How many times have you heard someone say, “The older I get, the more time it takes me to do something?” This statement, inevitably, has a negative connotation. Getting older. Slowing down. Decreasing mental and physical faculties. The inevitable winding down of the car engine or the clock, to use two physical objects used as metaphors for aging.
Yes, there is a physical component to aging and, as a society, we have thankfully crossed beyond that mental barrier that once said all older people will inevitably grow physically weaker until they can no longer manage even simple tasks. So we’re out there pounding the pavement, or taking aerobics classes, or doing Pilates and yoga, etc. And still it takes us longer to do things as we get older.

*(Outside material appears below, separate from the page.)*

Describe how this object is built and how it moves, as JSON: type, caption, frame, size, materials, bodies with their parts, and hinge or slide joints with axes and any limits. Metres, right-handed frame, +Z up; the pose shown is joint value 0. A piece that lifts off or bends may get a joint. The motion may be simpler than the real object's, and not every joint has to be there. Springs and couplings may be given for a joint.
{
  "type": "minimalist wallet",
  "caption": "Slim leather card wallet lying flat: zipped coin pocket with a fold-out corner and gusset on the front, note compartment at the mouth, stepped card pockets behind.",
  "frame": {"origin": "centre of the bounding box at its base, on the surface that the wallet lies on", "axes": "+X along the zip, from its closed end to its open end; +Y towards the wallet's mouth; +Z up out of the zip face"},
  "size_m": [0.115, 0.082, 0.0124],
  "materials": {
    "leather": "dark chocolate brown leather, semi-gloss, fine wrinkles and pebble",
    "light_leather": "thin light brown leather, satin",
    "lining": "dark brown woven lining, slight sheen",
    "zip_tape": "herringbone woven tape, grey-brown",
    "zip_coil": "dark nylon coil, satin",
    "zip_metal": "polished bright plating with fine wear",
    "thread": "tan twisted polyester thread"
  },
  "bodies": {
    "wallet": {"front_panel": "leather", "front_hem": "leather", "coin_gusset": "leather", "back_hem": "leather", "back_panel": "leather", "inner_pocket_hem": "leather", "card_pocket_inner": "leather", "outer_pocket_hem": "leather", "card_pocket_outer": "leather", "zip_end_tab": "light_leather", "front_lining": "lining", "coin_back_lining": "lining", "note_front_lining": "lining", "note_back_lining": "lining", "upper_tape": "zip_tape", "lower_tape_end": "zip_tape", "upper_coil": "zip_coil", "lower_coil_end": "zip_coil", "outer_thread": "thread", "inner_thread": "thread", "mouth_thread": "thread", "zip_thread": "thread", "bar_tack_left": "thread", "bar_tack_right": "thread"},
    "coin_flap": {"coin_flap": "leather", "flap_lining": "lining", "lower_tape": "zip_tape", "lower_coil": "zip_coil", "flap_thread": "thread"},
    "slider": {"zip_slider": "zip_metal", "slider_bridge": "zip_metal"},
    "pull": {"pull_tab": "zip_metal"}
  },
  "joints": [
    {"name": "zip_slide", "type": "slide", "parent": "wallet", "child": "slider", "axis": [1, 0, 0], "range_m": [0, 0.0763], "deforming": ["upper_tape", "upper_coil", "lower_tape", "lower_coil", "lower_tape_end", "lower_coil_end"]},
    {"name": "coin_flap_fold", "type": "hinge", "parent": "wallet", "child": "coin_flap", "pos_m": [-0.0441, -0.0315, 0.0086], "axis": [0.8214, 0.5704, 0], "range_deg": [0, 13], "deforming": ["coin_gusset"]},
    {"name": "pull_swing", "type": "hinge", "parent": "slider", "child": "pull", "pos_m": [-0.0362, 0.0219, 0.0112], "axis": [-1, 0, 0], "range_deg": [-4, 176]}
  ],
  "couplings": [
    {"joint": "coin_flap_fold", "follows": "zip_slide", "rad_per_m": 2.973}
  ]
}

It takes us longer because, beginning in our forties and lasting the rest of our lives, our brains come to tasks working in a way that is more holistic, more whole-brain, more multi-focused. And, like baking multi-grain bread, that way is a lot healthier, it more artistic, it’s more satisfying, but it does take longer to accomplish. And, in a world where nano-seconds are considered a reasonable measure of time, taking longer has a bad, bad reputation.
The second phase that Dr. Cohen described was liberation. It begins in the mid-fifties and goes to somewhere in the mid-seventies, though for all of these phases, there is no hard and fast end point.

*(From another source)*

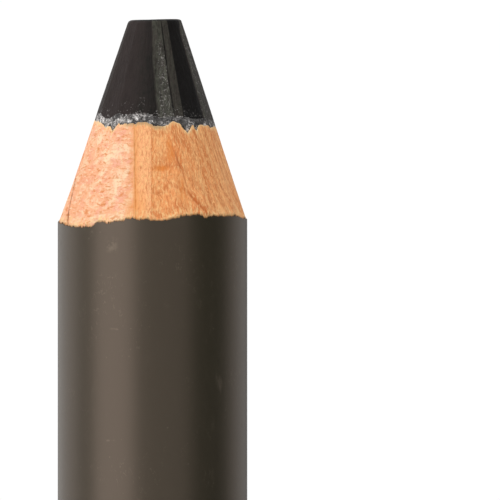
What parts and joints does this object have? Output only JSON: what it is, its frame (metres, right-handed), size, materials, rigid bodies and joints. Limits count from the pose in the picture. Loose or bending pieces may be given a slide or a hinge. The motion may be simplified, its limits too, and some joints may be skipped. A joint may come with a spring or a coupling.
{
  "type": "eyeshadow pencil",
  "caption": "Thick wooden eyeshadow pencil, sharpened, standing on its dipped tail: a worn black pigment core glued between two slats under satin lacquer.",
  "frame": {"origin": "centre of the tail face, on the barrel's axis, where the pencil stands", "axes": "+Z along the barrel towards the sharpened tip, -Y towards the side that the picture shows, +X to the picture's right"},
  "size_m": [0.0116, 0.0116, 0.125],
  "materials": {
    "pigment": "waxy pressed pigment, satin where the blade cut it",
    "bond": "dry glue, mottled with pigment",
    "pale_wood": "bare cut wood, pale, with short cross flecks",
    "tan_wood": "bare cut wood, tan, with fine upright grain",
    "seam_glue": "thin brown glue line",
    "lacquer": "satin dark taupe lacquer",
    "dip": "satin dark taupe dip, a little smoother than the barrel"
  },
  "bodies": {
    "root": {"core": "pigment", "core_bond": "bond", "slat_left": "pale_wood", "slat_right": "tan_wood", "seam_bond_front": "seam_glue", "seam_bond_back": "seam_glue", "lacquer_coat": "lacquer", "tail_dip": "dip"}
  },
  "joints": []
}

Liberation is a change in consciousness: “If not now, when?” “What can they do to me?” Raise your hands, all of you who—like me—took up serious writing sometime after you qualified for the “Over 55” menu at Denny’s.
The third phase is summing up, and it comes to the forefront in the mid-sixties to mid-seventies. People become more interested in philanthropy, in volunteerism, and in conflict resolution. This is the time many of us think about writing memoirs, or taking that special trip back to a place that marks a significant event in our lives.
The final phase is éncore, in the French sense, so let’s use the French spelling, as in pas éncore (not yet), or éncore un peu (just a little more, just a little longer), or quoi éncore? (What else?) It’s the grown-up equivalent of “Can’t I play just a few minutes more?”
Dr. Cohen finished by saying that for most of our lives, we are nudged along. Parents expect children to do better. Peers influence teen-agers in ways that parents and teachers can only dream of. We nag our spouses: “It’s for your own good, dear.”
But the older we get, the less people nudge us. Too old, they think. Slowing down. Takes them longer to do things. Not interested in new things. Not really keeping up. Living in a shrinking world.
So I think that you and I, as writers, as creative people, and as friends have this absolutely sacred task not only to develop our own creativity, but to continue to nudge one another along, in all of our creative efforts. Forever. Éncore un peu.
Writing quote for the week:
I attended a major retrospective exhibit of fifty years of folk art. Of the 20 artists featured in the catalogue, 12 of them, 60%, did their first piece of folk art over the age of sixty-five; and 6 of them, 30%, did their first piece of folk art over the age of eighty-five.